El único cuyo arte gráfico podía equipararse al primer Disney era el de Pensuti, quien llamó la atención de Benito Mussolini, por lo que este le pidió –a través del instituto probablemente o, en persona, menos probablemente– una serie de animaciones como parte de una campaña de salud contra la tuberculosis (que data de los años 1932 a 1934); el artista, para mantenerse en su puesto –a pesar de sus inclinaciones anarquistas y antifascistas– dio, unos años después, el corto “El doctor Churkill” que no representa a otro que a Winston Churchill quien, bajo la apariencia del Dr. Jekyll, se convierte en el Sr. Winston, para expoliarle el dinero a los trabajadores, pero no sin que se le opongan los “buenos” quienes, según esta visión, están representados por las fuerzas del mismísimo Eje. Desconocidos por décadas, hasta que un donante cedió este y otros trabajos de Pensuti a la Cineteca de Milán y el Cinema Ritrovato de Boloña, ocuparon a los historiadores del cine en la aventura de un hombre que, como tantos otros realizadores bajo regímenes totalitarios, hicieron cine filmado bajo presión. “Liberio”, nombre artístico que recordara las inclinaciones anarquistas de Pensuti, fue despedido del instituto por negarse a afiliarse al partido.

“En una gran metrópoli de una lejana isla, que se extiende sobre el mar como una gran araña con manos y tentáculos, había un siniestro castillo, poblado de sombras y fantasmas, habitado por los más repugnantes animales nocturnos”.

Así comienza “El Dr. Churkill”, y vemos volar desde el arco de piedra de la entrada del castillo una bandada de búhos negros, que dejan al descubierto, debajo, la palabra: “Banca d´ Inghilterra”. En el castillo habita “un extraño ser, mitad hombre y mitad monstruo”, que acumula en cámaras acorazadas, “todo el oro de la Tierra, que llegaba a sus manos de todas partes, con bestial egoísmo”. En el sótano, el monstruo poseía un laboratorio, en el cual, cuando deseaba mostrarse ante la humanidad, mezclaba “los más tentadores, pero peligrosos ingredientes”, entre estos la democracia, vertida desde un matraz, al resto de la fórmula, lo que le otorgaba la apariencia del Dr. Churkill quien, antes de emprender sus aventuras, observa desde un risco sus vastos dominios, en los cuales hombres de todas las razas “vivían en la más dura esclavitud”.
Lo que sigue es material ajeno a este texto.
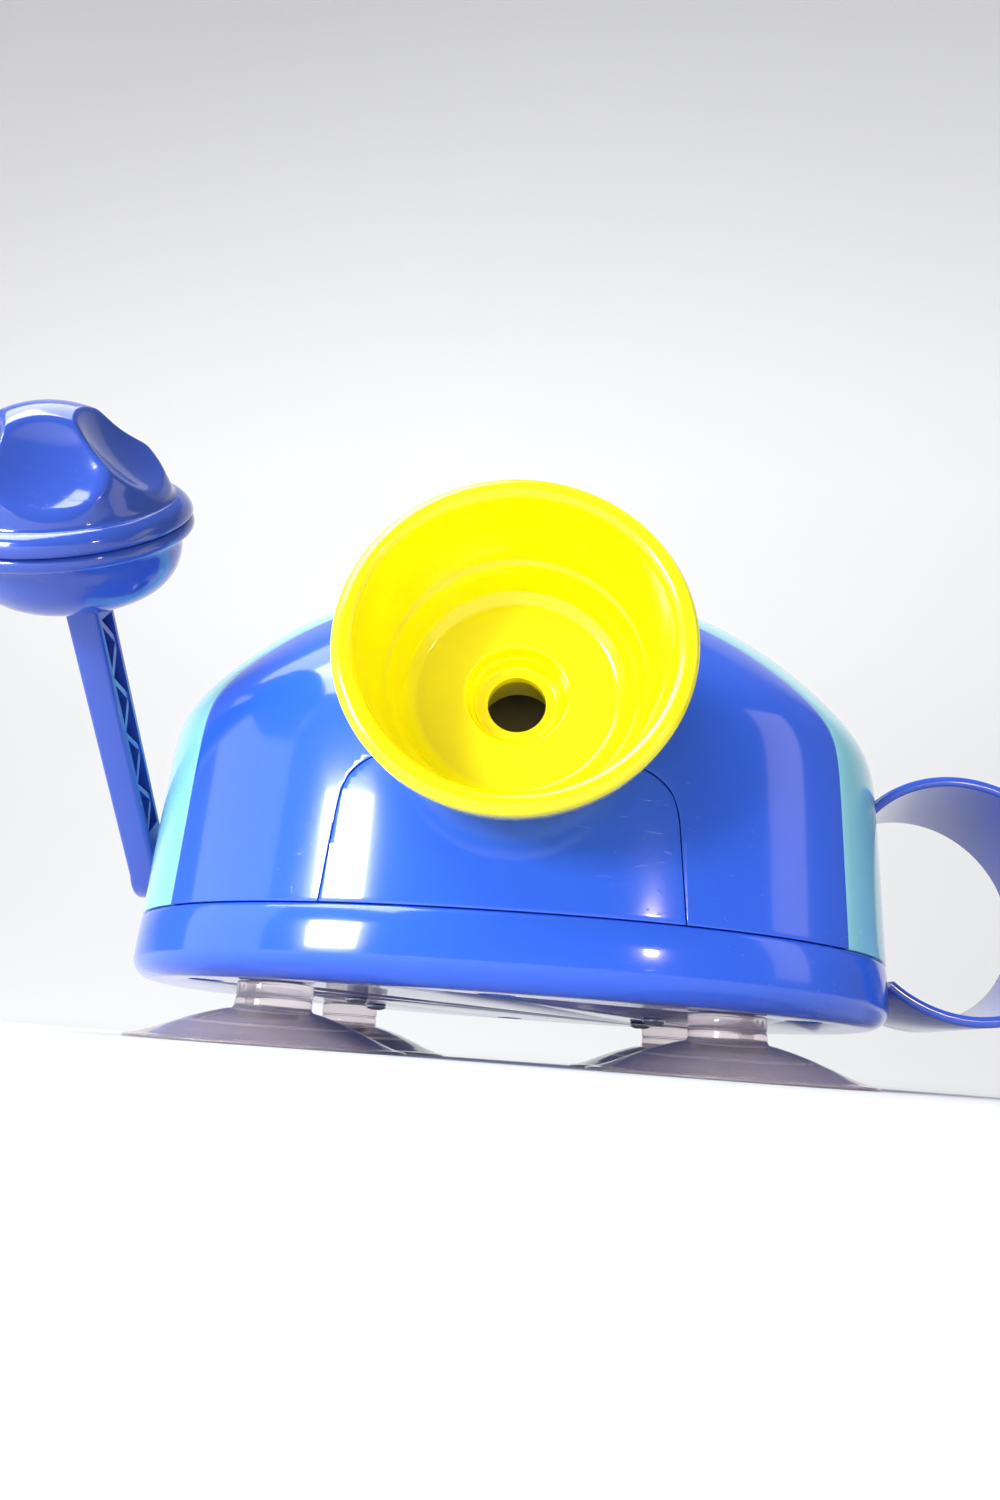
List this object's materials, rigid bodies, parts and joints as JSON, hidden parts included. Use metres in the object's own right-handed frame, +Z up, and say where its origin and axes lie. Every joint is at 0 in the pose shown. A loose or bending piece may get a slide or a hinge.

El Dr. Churkill visita las fábricas, donde se emplean sudorosos obreros, a quienes saluda caballerosamente, pero al contacto con el oro volvía a su forma original y monstruosa. Apurado, bebía un poco más de la fórmula. En su avión particular, siempre dispuesto para su uso, vuela sobre “cierto canal, que suponía para él una auténtica mina” (el Canal de Suez), “obra de la inteligencia y del trabajo de otros, que él acaparaba”. Las “ventrudas” cámaras acorazadas continuaban llenándose, hasta que un día, antes de que el monstruo pudiera llevarse a los labios el tubo de ensaye con la fórmula que le devolvía la figura humana, una mano enguantada –sobre cuyo puño de la camisa luce una suástica– se lo impide. El monstruo huye en su avión, pero una escuadra numerosísima lo persigue y bombardea su ciudad. La criatura huye a su laboratorio subterráneo, y se empeña en agregarle más dosis de democracia a la fórmula, pero no lo logra con su mano temblorosa. Por fin, el laboratorio es destrozado por una bomba, y Churkill queda debajo de los escombros. Si bien, este trabajo de Pensuti, no carece de una denuncia auténtica –el usufructo que los colonialistas británicos hicieran del Canal de Suez, por ejemplo–, esta era utilizada en un juego geopolítico por una Italia que hiciera lo propio en Abisinia, unos cuantos años antes.    

“Y ese día, desgarrada la odiosa bandera (británica), por una potente ráfaga regeneradora, resurgirá la vida”. 
  
Casi toda la obra de Pensuti, el opositor al fascismo, fue destruida por el régimen, por esto es que, irónicamente, la mayor cantidad de los trabajos que realizara, y que llegaron hasta nosotros, se enmarcan en el subgénero de la animación propagandística. Animación creada bajo presión, la obra superviviente de Pensuti debe verse bajo la óptica del contexto, y admirar, por ello, la intrínseca calidad gráfica del trazo –como en el caso de la cinematografía asombrosa de una Leni Riefenstahl–, más allá de la propaganda política; siempre más allá de lo monstruoso de la naturaleza propia, y ambivalente, del “Dr. Churkill”.